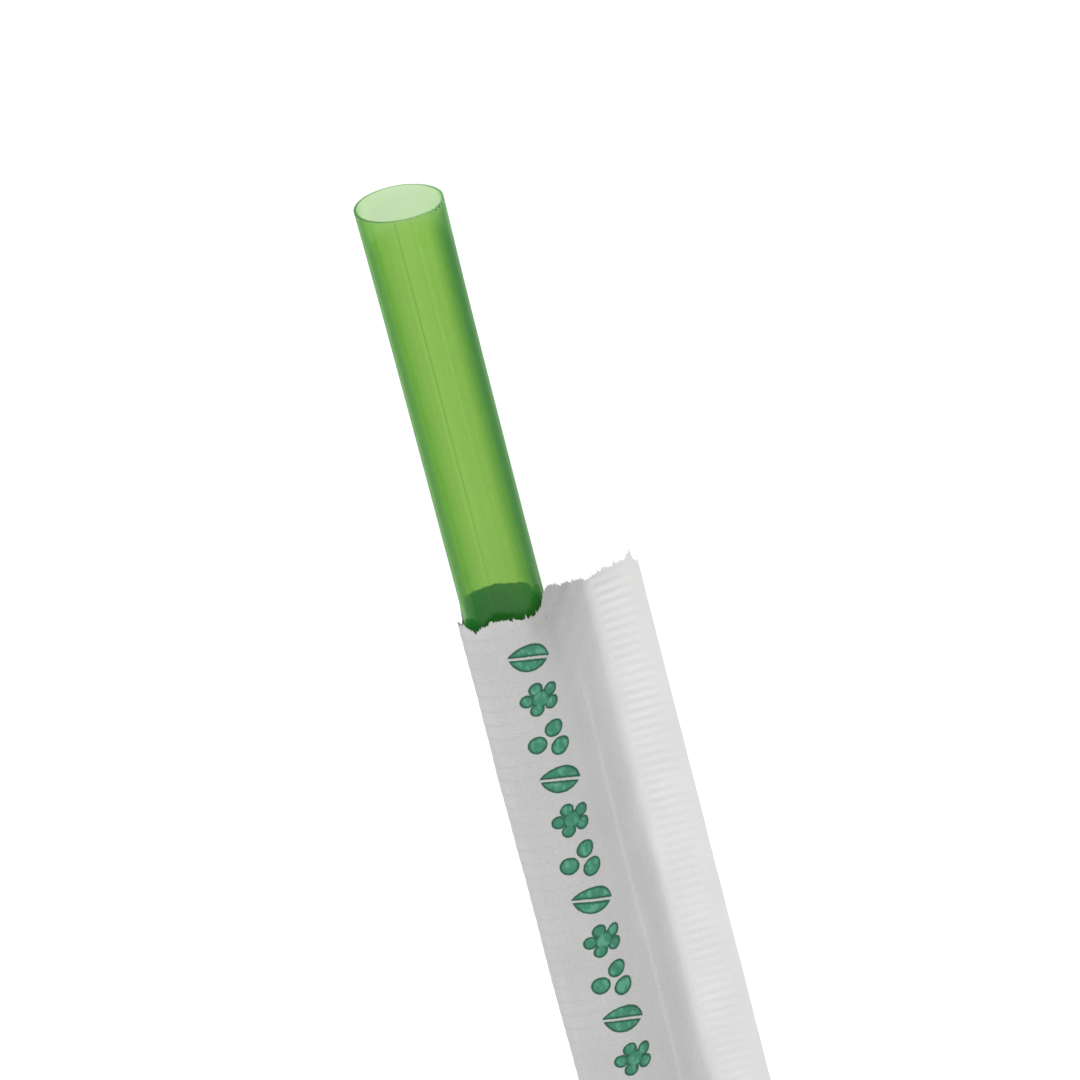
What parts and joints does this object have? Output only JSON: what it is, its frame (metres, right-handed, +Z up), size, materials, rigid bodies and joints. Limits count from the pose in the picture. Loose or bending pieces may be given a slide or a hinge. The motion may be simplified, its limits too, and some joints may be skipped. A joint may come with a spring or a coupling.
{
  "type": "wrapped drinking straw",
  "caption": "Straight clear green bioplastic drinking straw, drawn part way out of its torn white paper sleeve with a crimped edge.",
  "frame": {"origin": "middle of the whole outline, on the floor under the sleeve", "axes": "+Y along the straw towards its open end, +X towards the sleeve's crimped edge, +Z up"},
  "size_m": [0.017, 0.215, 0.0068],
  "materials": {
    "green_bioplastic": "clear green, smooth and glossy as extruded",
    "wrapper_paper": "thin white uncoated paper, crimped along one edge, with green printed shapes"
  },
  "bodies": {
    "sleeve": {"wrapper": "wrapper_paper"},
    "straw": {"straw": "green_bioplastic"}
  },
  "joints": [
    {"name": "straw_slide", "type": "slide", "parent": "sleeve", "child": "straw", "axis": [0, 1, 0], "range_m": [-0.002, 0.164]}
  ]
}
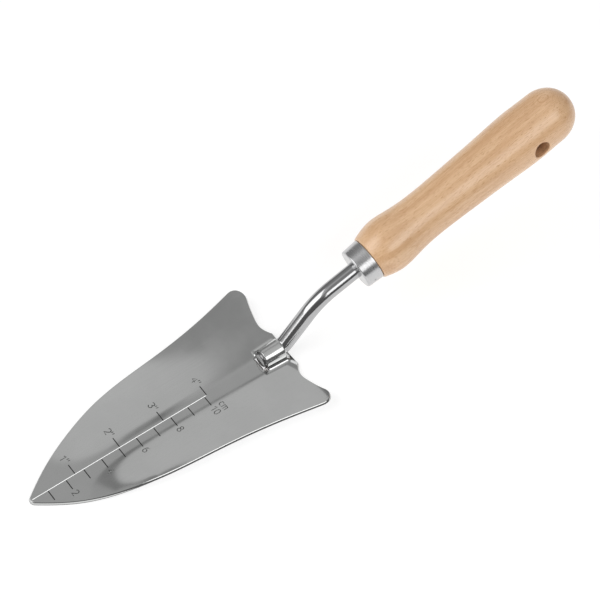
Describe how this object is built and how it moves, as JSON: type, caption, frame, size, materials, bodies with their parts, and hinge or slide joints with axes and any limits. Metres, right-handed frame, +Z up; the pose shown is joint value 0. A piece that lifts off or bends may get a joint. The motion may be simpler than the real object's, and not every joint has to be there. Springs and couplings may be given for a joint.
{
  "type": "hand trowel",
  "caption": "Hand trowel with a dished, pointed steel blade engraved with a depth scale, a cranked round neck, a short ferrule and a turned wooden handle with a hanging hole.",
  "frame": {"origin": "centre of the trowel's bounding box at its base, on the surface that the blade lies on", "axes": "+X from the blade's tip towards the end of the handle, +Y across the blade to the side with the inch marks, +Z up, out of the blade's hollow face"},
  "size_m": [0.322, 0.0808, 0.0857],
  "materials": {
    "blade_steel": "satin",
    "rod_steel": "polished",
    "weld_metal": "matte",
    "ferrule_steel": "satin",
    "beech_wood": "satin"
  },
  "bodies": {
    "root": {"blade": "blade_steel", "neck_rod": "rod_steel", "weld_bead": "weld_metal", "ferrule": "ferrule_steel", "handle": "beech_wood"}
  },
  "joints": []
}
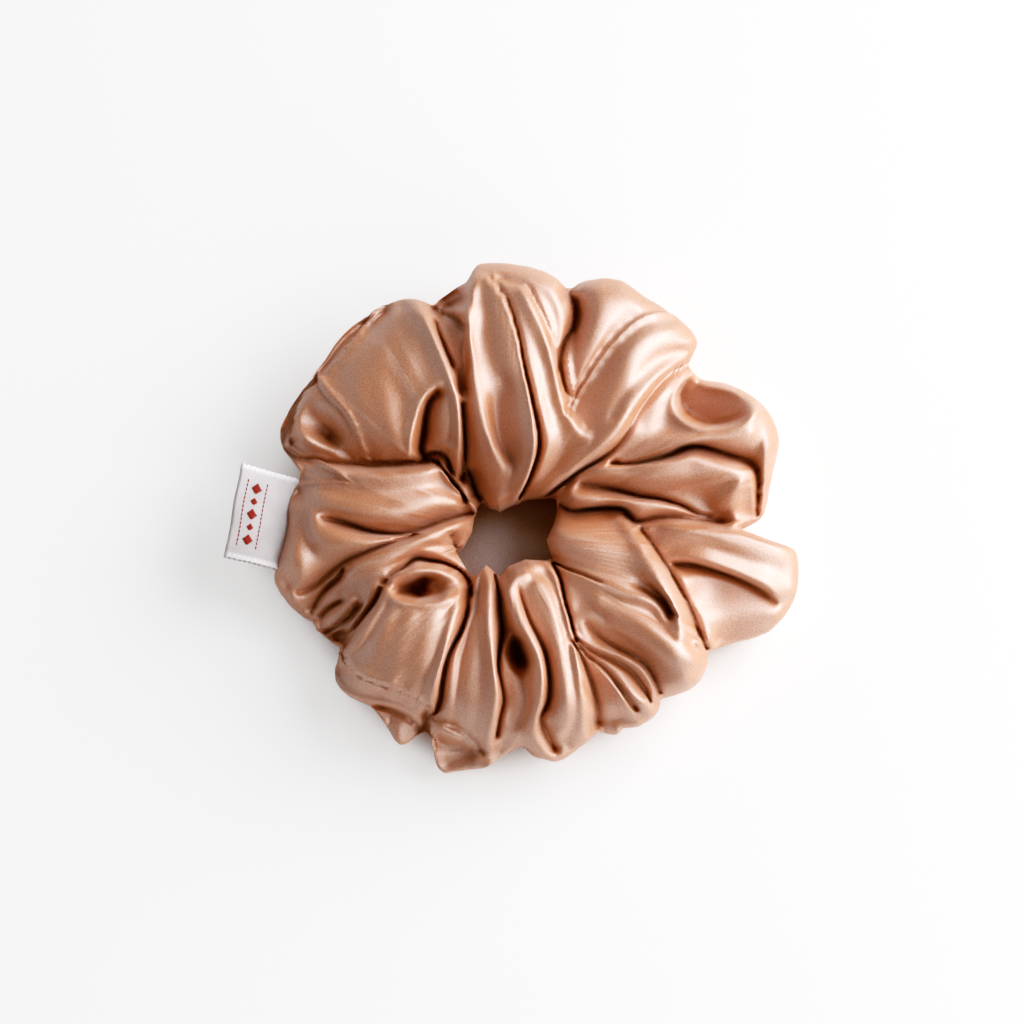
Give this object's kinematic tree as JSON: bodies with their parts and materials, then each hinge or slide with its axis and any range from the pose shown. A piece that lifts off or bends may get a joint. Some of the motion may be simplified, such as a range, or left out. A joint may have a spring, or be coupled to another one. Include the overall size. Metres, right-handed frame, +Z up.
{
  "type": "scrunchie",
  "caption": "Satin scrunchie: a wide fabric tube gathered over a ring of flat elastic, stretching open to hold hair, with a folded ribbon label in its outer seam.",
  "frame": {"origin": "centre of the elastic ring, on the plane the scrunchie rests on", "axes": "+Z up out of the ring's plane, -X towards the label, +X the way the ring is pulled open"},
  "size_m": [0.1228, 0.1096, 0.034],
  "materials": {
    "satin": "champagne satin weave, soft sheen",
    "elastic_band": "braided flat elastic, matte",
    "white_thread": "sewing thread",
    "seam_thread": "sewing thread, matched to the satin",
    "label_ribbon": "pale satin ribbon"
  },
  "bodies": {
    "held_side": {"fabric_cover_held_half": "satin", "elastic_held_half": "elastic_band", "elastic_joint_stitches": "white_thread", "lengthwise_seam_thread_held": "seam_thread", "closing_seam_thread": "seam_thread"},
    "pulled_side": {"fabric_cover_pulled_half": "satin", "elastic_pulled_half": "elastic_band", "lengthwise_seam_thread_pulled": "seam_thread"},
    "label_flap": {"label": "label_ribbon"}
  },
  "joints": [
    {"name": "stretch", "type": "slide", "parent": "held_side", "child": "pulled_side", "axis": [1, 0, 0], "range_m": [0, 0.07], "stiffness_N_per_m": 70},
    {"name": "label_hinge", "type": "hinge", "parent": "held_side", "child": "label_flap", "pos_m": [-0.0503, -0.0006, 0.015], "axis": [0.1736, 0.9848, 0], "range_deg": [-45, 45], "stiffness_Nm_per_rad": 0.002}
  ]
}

■ **TASK BRIEF**
Print exactly the lines above, starting at the line that contains "Give this object's" and ending with the last line of the records, both included.

■ **RESULT OF THIS TASK**
Give this object's kinematic tree as JSON: bodies with their parts and materials, then each hinge or slide with its axis and any range from the pose shown. A piece that lifts off or bends may get a joint. Some of the motion may be simplified, such as a range, or left out. A joint may have a spring, or be coupled to another one. Include the overall size. Metres, right-handed frame, +Z up.
{
  "type": "scrunchie",
  "caption": "Satin scrunchie: a wide fabric tube gathered over a ring of flat elastic, stretching open to hold hair, with a folded ribbon label in its outer seam.",
  "frame": {"origin": "centre of the elastic ring, on the plane the scrunchie rests on", "axes": "+Z up out of the ring's plane, -X towards the label, +X the way the ring is pulled open"},
  "size_m": [0.1228, 0.1096, 0.034],
  "materials": {
    "satin": "champagne satin weave, soft sheen",
    "elastic_band": "braided flat elastic, matte",
    "white_thread": "sewing thread",
    "seam_thread": "sewing thread, matched to the satin",
    "label_ribbon": "pale satin ribbon"
  },
  "bodies": {
    "held_side": {"fabric_cover_held_half": "satin", "elastic_held_half": "elastic_band", "elastic_joint_stitches": "white_thread", "lengthwise_seam_thread_held": "seam_thread", "closing_seam_thread": "seam_thread"},
    "pulled_side": {"fabric_cover_pulled_half": "satin", "elastic_pulled_half": "elastic_band", "lengthwise_seam_thread_pulled": "seam_thread"},
    "label_flap": {"label": "label_ribbon"}
  },
  "joints": [
    {"name": "stretch", "type": "slide", "parent": "held_side", "child": "pulled_side", "axis": [1, 0, 0], "range_m": [0, 0.07], "stiffness_N_per_m": 70},
    {"name": "label_hinge", "type": "hinge", "parent": "held_side", "child": "label_flap", "pos_m": [-0.0503, -0.0006, 0.015], "axis": [0.1736, 0.9848, 0], "range_deg": [-45, 45], "stiffness_Nm_per_rad": 0.002}
  ]
}